IMHO, one of the underlying issues, of which the current thread is one example, is the treatment of theoretical papers in a business or management degree course versus the treatment of the same papers within a full economics degree; I speak from experience. In the latter such papers would be treated as a technical exercise without any policy or behavioural implications but much discussion regarding the assumed conditions versus the actual. These papers become useful in a broader educational sense. By contrast, and relying on my experience, in a business or management degree course, the emphasis is typically not on analysis but on application as in what to do, sometimes supported by an exceptional case where the assumptions are not too far of from the situation of one business enterprise.
Under MFC, the legal version of the price-match guarantee would be “If anyone can find a better price elsewhere, we will lower our posted price to match it for everyone”. Under perfect information and zero cost, the kind of analysis suggested by Harry would still apply. But if we had perfect information, there would be no need to advertise a guarantee.
One way the MFC argument has been applied is with respect to the Coase conjecture. Thus Coase asserted that a durable goods monopolist would have no monopoly power since consumers, anticipating his proclivity to price discriminate, would not pay more than marginal cost for output. One way out of this for the monopolist is to guarantee a MFC agreement. Then consumers will anticipate that the monopolist will be less inclined to price discriminate because it would cost them too much money and the monopoly price would prevail. The MFC acts as a force preventing competitive prices from prevailing.
Suppose an electricity supplier currently has a policy of supplying cheap electricity to new consumers but charging poorly-informed older consumers a high price. Suppose the government introduces a compulsory MFC. The cost of this policy will be to reduce returns not only on the new customers but the older ones as well. I think the electricity supplier will have reduced incentives to discount to new customers. Moreover the forces to compete against other suppliers are reduced as well. If the supplier tries to undercut another supplier it will again cost them not only reduced returns on the new customers but reduce their returns on existing customers as well. An MFC seems to reduce competitive pressures as well.
Harry, this is exactly right and explains why the notion of competition being used here bears no relationship to perfect competition, and has none of its optimality properties. It’s more like monopolistic competition, with the poorly informed customers being in the same position as the consumers with low elasticity of substitution in the monopolistic competition model. There’s no reason to expect this kind of competition to be efficient, welfare-enhancing or equitable.
In this context, it’s notable that no one, in ordinary discussion, describes an industry like wheat farming as “competitive”, let alone “fiercely competitive”. Terms like that are reserved for oligopoly industries with product differentiation.
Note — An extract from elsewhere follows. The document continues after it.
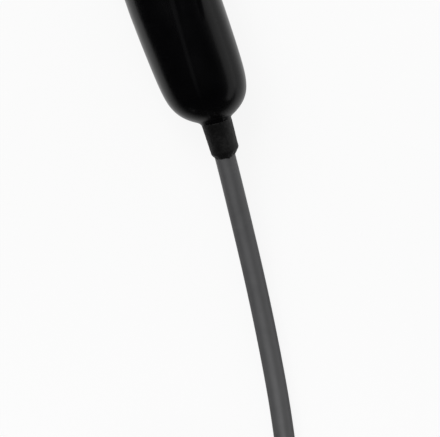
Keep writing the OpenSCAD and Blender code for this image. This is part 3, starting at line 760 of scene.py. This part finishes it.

Shorter version : if it’s bad for competition*, it’s probably good for consumers and society
* In the ordinary usage of that term.
I know this is trite – but it seems to me that the theory of second best covers this – stop wasting our time trying to create little islands of more “perfect competition” when the first principles are non existent.
There is no perfect solution only winners and losers from the current balls up. Now its a political question as to who do we favour with our regulation.
Now fix the political system and we’ve got it made.
Well at least nobody (outside of economics courses) believes in neo-liberalism anymore – the LNP clearly don’t, the IPA don’t. We are just left with the pointless time-wasting dross of it.
I have banked with what I thought was a credit union for the past 30 years, believing it would always act in the members’ interests and I would not be subject to the rapacious practices of the profit-maximizing banks. For a long time, my mortgage rate was automatically adjusted soon after the Reserve Bank announced a change in the official rate, and I was duly informed in a letter. Recently I discovered by chance that, as interest rates had declined, the credit union was offering new customers a much lower rate while my rate had been left unchanged. I had to apply for a better rate, making empty threats to take my business elsewhere to get my rate lowered to somewhere near the new customer rate. This I think illustrates the points being made above about the transaction costs incurred by consumers in a supposedly competitive market. Does it also suggest that, under market liberalism, even cooperative-type institutions based on people helping people are inevitably squeezed into the corporate capitalist mould?
Even credit unions have to maintain a level of revenue to offset the costs of doing business. There is all sorts of compliance levelled at financial industry and small credit unions have been swallowed up as the costs of compliance are too great to be shared amongst their customers. I think that after this RC there will be more restrictions making it less competitive.
I genuinely don’t get this constant abuse of the term “neoliberalism”. The most neoliberal state on the planet is Denmark. Here Labour flexibility means you can sack people with less than a weeks notice without need for justification. The social insurance system then kicks in to provide, admittedly from memory of A-Kasse, 85% of the wage for 12 months. Here we have market forces underpinned and structured by a strong state…the very definition of neoliberalism.
A lot of merit in what you here.
That’s all very well, but we’ve all seen those Danish television shows and films. Beneath the surface of the egalitarianism, tolerance, renewable energy and bicycles lies a deeply dysfunctional and troubled society.
The government wants a “reference price” to be put in place so that consumers can evaluate whether the price they are paying for electricity is a fair deal or whether it reflects a “loyalty bonus” to poorly-informed older customers. It was a bit ambiguous in the press but it seems to big electricity suppliers favor such a reference price. The latter would not surprise me.
My guess is that clarifying whether you are paying too much for your electricity might have the same effect as an MFC. It raises the costs of offering discounts since it will then be more transparent whether customers who inspect such discounts are being ripped off or not. Hence there may be reduced incentives to discount and increased incentives to price close to the reference price. If a reference price is established this encourages collusion.
Ikonoclast, when teaching basic economic theory to people trained in other social sciences and consequently hostile to the framework (part of the inhouse training that I gave in my last job) I always made the point that if markets were efficient then market theory would be both intellectually uninteresting (nothing to study after first year price theory) and practically useless (nothing to improve). In fact its not too much of a stretch to define eonomics as the study of market failure.